#### Dataset extract

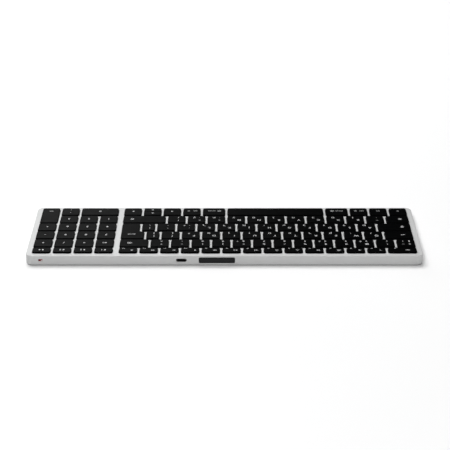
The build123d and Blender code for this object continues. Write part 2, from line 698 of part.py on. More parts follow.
def keycaps(node, outline, mechanisms, dome_spots):
    """One node of keycaps: outline(inset) draws their outer shape in the current sketch."""
    with BuildPart(DECK) as caps:
        with BuildSketch(DECK.offset(CAP_ABOVE)):
            outline(0)
        extrude(amount=-CAP_ABOVE - CAP_BELOW)
        fillet(caps.faces().group_by(DECK_NORMAL)[-1].edges(), CAP_EDGE)
        with BuildSketch(DECK.offset(CAP_CEILING)):
            outline(CAP_WALL)
        extrude(amount=-CAP_CEILING - CAP_BELOW, mode=Mode.SUBTRACT)
        # Seats for the domes and retainers for the upper ends of the levers
        with BuildSketch(DECK.offset(CAP_CEILING)):
            with Locations(*dome_spots):
                Circle(DOME_SEAT_RADIUS)
        extrude(amount=-DOME_SEAT)
        roomy = [m for m in mechanisms if retainer_reach(m) > 1.5]
        if roomy:
            with BuildSketch(DECK.offset(CAP_CEILING)):
                for mechanism in roomy:
                    room = inner_size(mechanism)[0] - 2 * LEVER_BAR - RETAINER_SIZE[0]
                    apart = min(RETAINER_SPACING, room - 2 * RETAINER_SIDE_GAP)
                    with Locations((mechanism.x, mechanism.y)):
                        with GridLocations(apart, 2 * retainer_reach(mechanism), 2, 2):
                            Rectangle(*RETAINER_SIZE)
            extrude(amount=-RETAINER_DROP)
    save(caps, node)


for node, keys in GRID.items():
    keycaps(
        node,
        lambda inset, keys=keys: rounded_keys(keys, KEY_SLIT + inset),
        MECHANISMS[node],
        [(key.x, key.y) for key in keys],
    )

keycaps(
    "return_key",
    lambda inset: return_outline(KEY_SLIT + inset),
    MECHANISMS["return_key"],
    [(RETURN_X, (return_low.y + return_high.y) / 2)],
)

for cap in (up_cap, down_cap):
    keycaps(
        cap.node,
        lambda inset, cap=cap: rounded_keys([cap], inset, HALF_KEY_RADIUS),
        MECHANISMS[cap.node],
        [(cap.x, cap.y)],
    )

# ---------------------------------------------------------------- rear fittings

with BuildPart() as usb_c_receptacle:
    mouth_plane = REAR_PLANE.offset(-USB_RECESS)
    with BuildSketch(mouth_plane):
        with Locations((-USB_X, USB_Z)):
            SlotOverall(*USB_SHELL)
    extrude(amount=-USB_DEPTH)
    with BuildSketch(mouth_plane):
        with Locations((-USB_X, USB_Z)):
            SlotOverall(*USB_MOUTH)
    extrude(amount=-USB_DEPTH + 0.8, mode=Mode.SUBTRACT)
    with BuildSketch(mouth_plane.offset(-0.9)):
        with Locations((-USB_X, USB_Z)):
            Rectangle(*USB_TONGUE)
    extrude(amount=-USB_DEPTH + 0.9)
save(usb_c_receptacle, "usb_c_receptacle")

with BuildPart() as antenna_window:
    with BuildSketch(REAR_PLANE.offset(-CASE_WALL)):
        with Locations((-WINDOW_X, WINDOW_Z)):
            pane = [side - 2 * WINDOW_GAP for side in WINDOW_SIZE]
            RectangleRounded(*pane, WINDOW_RADIUS - WINDOW_GAP)
    extrude(amount=CASE_WALL - WINDOW_GAP)
    with BuildSketch(REAR_PLANE.offset(-CASE_WALL)):
        with Locations((-WINDOW_X, WINDOW_Z)):
            Rectangle(WINDOW_SIZE[0] + 2.6, WINDOW_SIZE[1] + 0.2)
    extrude(amount=-WINDOW_FLANGE)
save(antenna_window, "antenna_window")

with BuildPart() as power_switch_housing:
    housing_face = REAR_PLANE.offset(-CASE_WALL - SWITCH_GAP / 2)
    with BuildSketch(housing_face):
        with Locations((-SWITCH_X, (BOARD_TOP + SWITCH_HOUSING_TOP) / 2)):
            Rectangle(SWITCH_HOUSING_WIDTH, SWITCH_HOUSING_TOP - BOARD_TOP)
    extrude(amount=-SWITCH_HOUSING_DEPTH)
    # Channel for the slider, open to the rear
    with BuildSketch(housing_face):
        with Locations((-SWITCH_X, SWITCH_Z)):
            Rectangle(SHUTTER_SIZE[0] + SWITCH_TRAVEL + 2 * SWITCH_GAP, SHUTTER_SIZE[1] + SWITCH_GAP)
    extrude(amount=-SHUTTER_THICKNESS - 2 * SWITCH_GAP, mode=Mode.SUBTRACT)
save(power_switch_housing, "power_switch_housing")

with BuildPart() as power_slider:
    knob_x = SWITCH_X - SWITCH_TRAVEL / 2
    with BuildSketch(REAR_PLANE.offset(-KNOB_RECESS)):
        with Locations((-knob_x, SWITCH_Z)):
            RectangleRounded(*KNOB_SIZE, 0.3)
    extrude(amount=KNOB_RECESS - CASE_WALL - SWITCH_GAP - SHUTTER_THICKNESS / 2)
    fillet(power_slider.faces().sort_by(Axis.Y)[-1].edges(), 0.15)
    with BuildSketch(REAR_PLANE.offset(-CASE_WALL - SWITCH_GAP)):
        with Locations((-knob_x, SWITCH_Z)):
            Rectangle(*SHUTTER_SIZE)
    extrude(amount=-SHUTTER_THICKNESS)
save(power_slider, "power_slider")

with BuildPart(DECK) as status_light_pipes:
    with BuildSketch(DECK):
        with Locations(*LIGHT_PIPES):
            Circle(LIGHT_PIPE_RADIUS)
    extrude(amount=-LIGHT_PIPE_DEPTH)
save(status_light_pipes, "status_light_pipes")

# ---------------------------------------------------------------- electronics

with BuildPart() as controller_board:
    board_middle = (sum(BOARD_X) / 2, sum(BOARD_Y) / 2)
    with BuildSketch(Plane.XY.offset(BOARD_Z)):
        with Locations(board_middle):
            RectangleRounded(BOARD_X[1] - BOARD_X[0], BOARD_Y[1] - BOARD_Y[0], 1)
        with Locations(*CASE_SCREWS):
            Circle(BOSS_RADIUS + 0.4, mode=Mode.SUBTRACT)
    extrude(amount=BOARD_THICKNESS)
    # Controller, radio module, charger, flash, coil and the two indicator lights
    chips = [
        (80, 49, 7, 7, 0.9),
        (20, 49, 12, 8, 1.2),
        (56, 48, 4, 4, 0.8),
        (96, 49, 5, 4, 0.8),
        (65, 52, 4, 3, 1.2),
    ]
    chips += [(x, y * cos(TILT), 1.6, 0.8, 0.6) for x, y in LIGHT_PIPES]
    for x, y, width, depth, height in chips:
        with BuildSketch(Plane.XY.offset(BOARD_TOP)):
            with Locations((x, min(y, BOARD_Y[1] - depth / 2))):
                Rectangle(width, depth)
        extrude(amount=height)
    # Battery connector under the board's left end
    with BuildSketch(Plane.XY.offset(BOARD_Z)):
        with Locations((BOARD_X[0] + BATTERY_PLUG[0] / 2, BOARD_LEAD_Y)):
            Rectangle(BATTERY_PLUG[0], BATTERY_PLUG[1])
    extrude(amount=-BATTERY_PLUG[2])
save(controller_board, "controller_board")

with BuildPart() as battery_pack:
    with BuildSketch(Plane.XY.offset(COVER_TOP)):
        with Locations(BATTERY_CENTRE):
            RectangleRounded(BATTERY_SIZE[0], BATTERY_SIZE[1], 2)
    extrude(amount=BATTERY_SIZE[2])
    fillet(battery_pack.faces().sort_by(Axis.Z)[-1].edges(), 0.8)
save(battery_pack, "battery_pack")

with BuildPart() as battery_lead:
    battery_end = BATTERY_CENTRE[0] + BATTERY_SIZE[0] / 2
    for offset in (-LEAD_SPACING / 2, LEAD_SPACING / 2):
        turn_x = (battery_end + BOARD_X[0]) / 2 - offset
        corners = [(battery_end, BATTERY_LEAD_Y + offset), (turn_x, BATTERY_LEAD_Y + offset)]
        corners += [(turn_x, BOARD_LEAD_Y + offset), (BOARD_X[0], BOARD_LEAD_Y + offset)]
        with BuildLine(Plane.XY.offset(LEAD_HEIGHT)):
            route = FilletPolyline(*corners, radius=3)
        with BuildSketch(Plane(origin=route @ 0, z_dir=route % 0)):
            Circle(LEAD_RADIUS)
        sweep(path=route)
save(battery_lead, "battery_lead")
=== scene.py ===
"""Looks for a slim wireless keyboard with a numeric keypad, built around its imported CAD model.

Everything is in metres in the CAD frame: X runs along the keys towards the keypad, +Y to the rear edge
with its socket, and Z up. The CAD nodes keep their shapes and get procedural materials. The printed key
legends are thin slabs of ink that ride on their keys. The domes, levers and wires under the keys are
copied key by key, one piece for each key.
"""

import json
import math

import bpy
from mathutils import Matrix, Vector


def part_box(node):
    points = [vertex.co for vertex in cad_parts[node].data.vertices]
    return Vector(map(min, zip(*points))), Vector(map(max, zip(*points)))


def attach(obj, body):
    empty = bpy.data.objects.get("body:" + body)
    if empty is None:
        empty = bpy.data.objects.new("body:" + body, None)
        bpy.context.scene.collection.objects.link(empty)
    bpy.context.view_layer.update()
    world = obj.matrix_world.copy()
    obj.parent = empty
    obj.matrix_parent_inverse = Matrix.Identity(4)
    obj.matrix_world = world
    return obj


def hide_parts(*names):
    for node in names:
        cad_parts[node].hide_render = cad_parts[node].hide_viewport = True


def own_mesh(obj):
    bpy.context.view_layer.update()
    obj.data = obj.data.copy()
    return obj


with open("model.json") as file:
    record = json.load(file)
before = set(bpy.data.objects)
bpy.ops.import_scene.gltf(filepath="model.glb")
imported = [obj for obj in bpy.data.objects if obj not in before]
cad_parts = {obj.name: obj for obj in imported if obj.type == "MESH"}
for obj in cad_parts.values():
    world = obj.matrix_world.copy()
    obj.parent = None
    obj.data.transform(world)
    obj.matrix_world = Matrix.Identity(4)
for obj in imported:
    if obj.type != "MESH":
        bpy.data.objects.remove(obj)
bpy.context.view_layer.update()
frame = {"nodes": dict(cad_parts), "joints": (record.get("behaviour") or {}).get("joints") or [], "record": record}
NODES = frame["nodes"]
SLOTS = {part["node"]: part["material_slot"] for part in frame["record"]["subparts"]}

MM = 0.001

# The deck's own axes: ACROSS to the user's right, ALONG up the slope to the rear, NORMAL out of the keys.
ACROSS = Vector((1, 0, 0))
NORMAL = -Vector(next(j["axis"] for j in frame["joints"] if j["name"] == "keypad_5_key_press")).normalized()
ALONG = NORMAL.cross(ACROSS)


# ---------------------------------------------------------------- camera and light

VIEW_DISTANCE = 1.5374
VIEW_ELEVATION = math.radians(24.89)
VIEW_TARGET = Vector((-0.00043, -0.0147, 0.00726))
LENS, SENSOR_WIDTH = 128.75, 36
CLIP = (0.01, 50)

WORLD_COLOUR, WORLD_STRENGTH = (0.9, 0.95, 1, 1), 0.01
FLOOR_HALF = 6.0

# Name, place, the point it faces, width and height, watts
LAMPS = (
    ("light_high", (0.45, -1.1, 2.15), (0, 0, 0), (2.2, 1.5), 57),
    ("light_keypad_side", (0.85, -1.9, 0.8), (0.1, 0, 0), (1.4, 1.0), 6),
    ("light_middle", (0.5, -1.9, 0.8), (0.1, 0, 0), (1.2, 1.0), 2),
    ("light_rear_fill", (0.2, 1.6, 1.52), (0, 0, 0), (1.6, 1.2), 27.5),
)


def turned_to(thing, point):
    """Turns a camera or light so that it looks at a point."""
    thing.rotation_euler = (Vector(point) - thing.location).to_track_quat("-Z", "Y").to_euler()


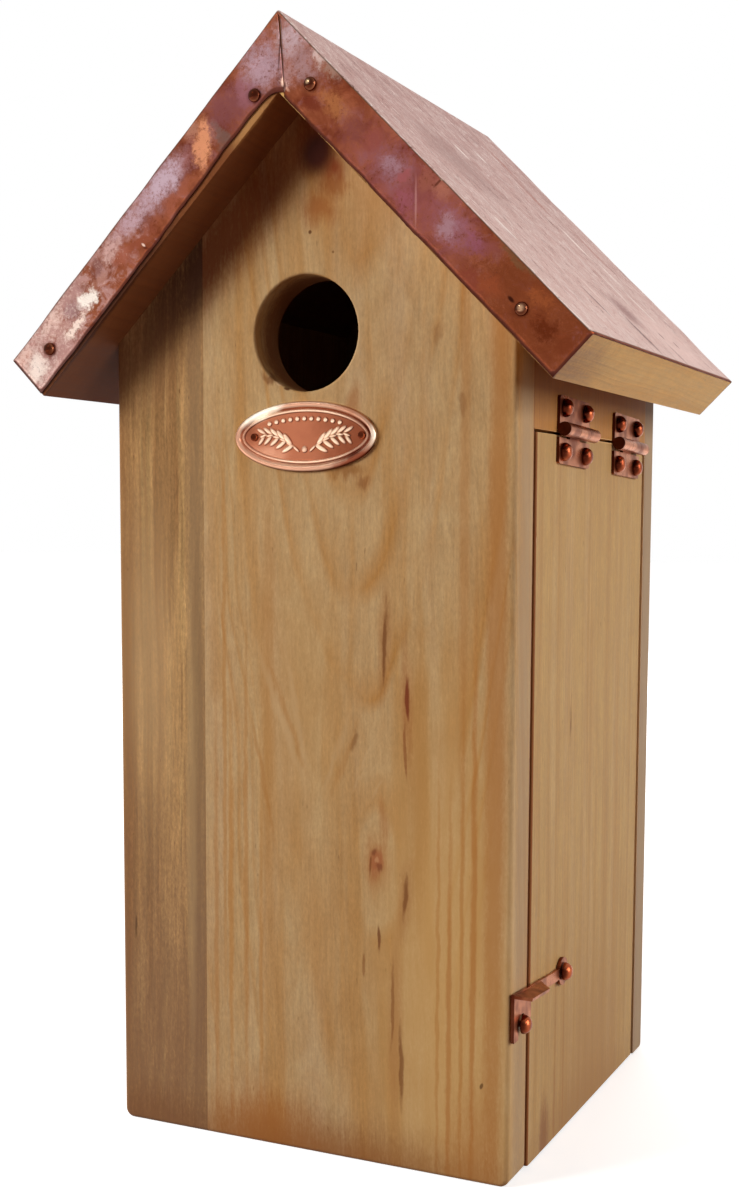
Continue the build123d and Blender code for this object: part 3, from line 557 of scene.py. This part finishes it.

########

# Goal:
Starting at the line that contains "corners += [(turn_x, BOARD_LEAD_Y" and ending at the line that contains "cad_parts[node].hide_render = cad_parts[node].hide_viewport", retype each line exactly; omit everything outside that range.

# Reply to the exercise:
        corners += [(turn_x, BOARD_LEAD_Y + offset), (BOARD_X[0], BOARD_LEAD_Y + offset)]
        with BuildLine(Plane.XY.offset(LEAD_HEIGHT)):
            route = FilletPolyline(*corners, radius=3)
        with BuildSketch(Plane(origin=route @ 0, z_dir=route % 0)):
            Circle(LEAD_RADIUS)
        sweep(path=route)
save(battery_lead, "battery_lead")
=== scene.py ===
"""Looks for a slim wireless keyboard with a numeric keypad, built around its imported CAD model.

Everything is in metres in the CAD frame: X runs along the keys towards the keypad, +Y to the rear edge
with its socket, and Z up. The CAD nodes keep their shapes and get procedural materials. The printed key
legends are thin slabs of ink that ride on their keys. The domes, levers and wires under the keys are
copied key by key, one piece for each key.
"""

import json
import math

import bpy
from mathutils import Matrix, Vector


def part_box(node):
    points = [vertex.co for vertex in cad_parts[node].data.vertices]
    return Vector(map(min, zip(*points))), Vector(map(max, zip(*points)))


def attach(obj, body):
    empty = bpy.data.objects.get("body:" + body)
    if empty is None:
        empty = bpy.data.objects.new("body:" + body, None)
        bpy.context.scene.collection.objects.link(empty)
    bpy.context.view_layer.update()
    world = obj.matrix_world.copy()
    obj.parent = empty
    obj.matrix_parent_inverse = Matrix.Identity(4)
    obj.matrix_world = world
    return obj


def hide_parts(*names):
    for node in names:
        cad_parts[node].hide_render = cad_parts[node].hide_viewport = True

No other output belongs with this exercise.